** start of Data shown **

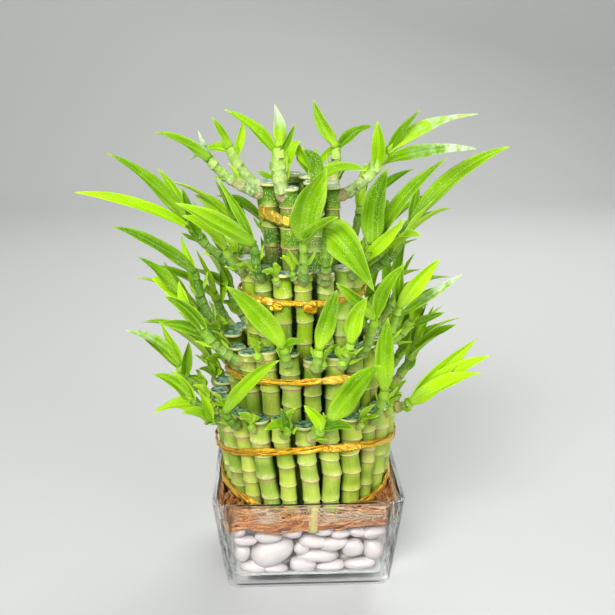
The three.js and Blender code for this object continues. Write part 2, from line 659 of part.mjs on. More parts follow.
// A foil tie: a band with a ridge, drawn round a tier, with small twisted knots.
function tie({ tier, height, band, thickness, steps, knots }) {
  const shape = stemShape(tier, 0);
  const ringShare = (height - STEM_BASE) / (TIERS[tier].cut - STEM_BASE);
  const ring = TIERS[tier].baseRing + ringShare * (TIERS[tier].cutRing - TIERS[tier].baseRing);
  const inside = (ring + stemRadius(shape, height) + TIE_SLACK) / Math.cos(Math.PI / steps);
  const outside = inside + thickness;
  const section = [[inside, -band / 2], [outside, 0], [inside, band / 2], [inside, -band / 2]];
  const outline = section.map(([radius, z]) => new THREE.Vector2(radius, z));
  const geometry = new THREE.LatheGeometry(outline, steps).rotateX(Math.PI / 2);
  const parts = [solidFrom(geometry)];
  for (const degrees of knots) {
    const away = inside + KNOT_RADIUS + TIE_SLACK;
    const knot = new THREE.IcosahedronGeometry(KNOT_RADIUS, 0);
    knot.scale(1, 1, 1.25);
    knot.translate(away * Math.cos(radians(degrees)), away * Math.sin(radians(degrees)), 0);
    parts.push(solidFrom(knot));
  }
  return joined(parts).translate([leanAt(height), 0, height]);
}

addStems();
for (const spec of TIES) {
  addPart(spec.name, tie(spec));
}
for (const shoot of PLACED_SHOOTS) {
  growShoot(shoot);
}
for (const [tierName, numbers] of Object.entries(GROWN_SHOOTS)) {
  for (const k of numbers) {
    growShoot(grownShoot(tierName, k));
  }
}

addMesh('glass_bowl', glassBowl(), materials.glass);
addMesh('white_pebbles', pebbles(), materials.pebble);
addMesh('root_mat', rootMat(), materials.root);
for (const [nodeName, parts] of nodes) {
  const upper = nodeName.startsWith('top') || nodeName.startsWith('second');
  const stemMaterial = upper ? materials.upperCane : materials.cane;
  const material = nodeName.startsWith('tie') ? materials.foil : stemMaterial;
  addMesh(nodeName, geometryFrom(joined(parts.map((part) => part.solid))), material);
}

export default plant;
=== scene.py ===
import bpy
import numpy as np
from mathutils import Matrix, Vector


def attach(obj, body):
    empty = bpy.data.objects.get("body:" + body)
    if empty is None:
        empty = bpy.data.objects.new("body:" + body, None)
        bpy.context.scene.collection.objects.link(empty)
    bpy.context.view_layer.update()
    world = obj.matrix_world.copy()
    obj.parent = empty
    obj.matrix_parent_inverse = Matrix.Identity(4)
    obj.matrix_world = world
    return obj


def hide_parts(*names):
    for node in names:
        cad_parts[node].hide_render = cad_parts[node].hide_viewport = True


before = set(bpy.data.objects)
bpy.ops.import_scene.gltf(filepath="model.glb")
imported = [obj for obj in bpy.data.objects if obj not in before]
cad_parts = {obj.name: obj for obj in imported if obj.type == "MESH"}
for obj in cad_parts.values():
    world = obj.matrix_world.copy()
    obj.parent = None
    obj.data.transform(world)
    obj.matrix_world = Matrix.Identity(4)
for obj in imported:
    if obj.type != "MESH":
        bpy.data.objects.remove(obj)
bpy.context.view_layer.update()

# Everything is worked out in millimetres, in the frame of the solids, and written in metres.
METRE = 0.001
UP = np.array([0.0, 0.0, 1.0])
FRONT = np.array([0.0, -1.0, 0.0])

# Bowl.
BOWL_HEIGHT = 51
BOWL_RIM_HALF = 50
BOWL_FOOT_HALF = 43.9
BOWL_CORNER = 8
BOWL_FLOOR = 5.5
BOWL_INNER_RIM_HALF = 47.4
BOWL_INNER_LOW_HALF = 41.3
BOWL_INNER_LOW = 10
BOWL_INNER_CORNER = 6
BOWL_FOOT_ROUND = 1.6
BOWL_RIM_ROUND = 0.45
BOWL_FLOOR_ROUND = 4.2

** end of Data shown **

• Given instruction: Repeat, exactly as they stand above, the lines from the line with "addMesh('glass_bowl', glassBowl(), materials.glass);" to the line with "obj.parent = empty", both lines included.

• Response:
addMesh('glass_bowl', glassBowl(), materials.glass);
addMesh('white_pebbles', pebbles(), materials.pebble);
addMesh('root_mat', rootMat(), materials.root);
for (const [nodeName, parts] of nodes) {
  const upper = nodeName.startsWith('top') || nodeName.startsWith('second');
  const stemMaterial = upper ? materials.upperCane : materials.cane;
  const material = nodeName.startsWith('tie') ? materials.foil : stemMaterial;
  addMesh(nodeName, geometryFrom(joined(parts.map((part) => part.solid))), material);
}

export default plant;
=== scene.py ===
import bpy
import numpy as np
from mathutils import Matrix, Vector


def attach(obj, body):
    empty = bpy.data.objects.get("body:" + body)
    if empty is None:
        empty = bpy.data.objects.new("body:" + body, None)
        bpy.context.scene.collection.objects.link(empty)
    bpy.context.view_layer.update()
    world = obj.matrix_world.copy()
    obj.parent = empty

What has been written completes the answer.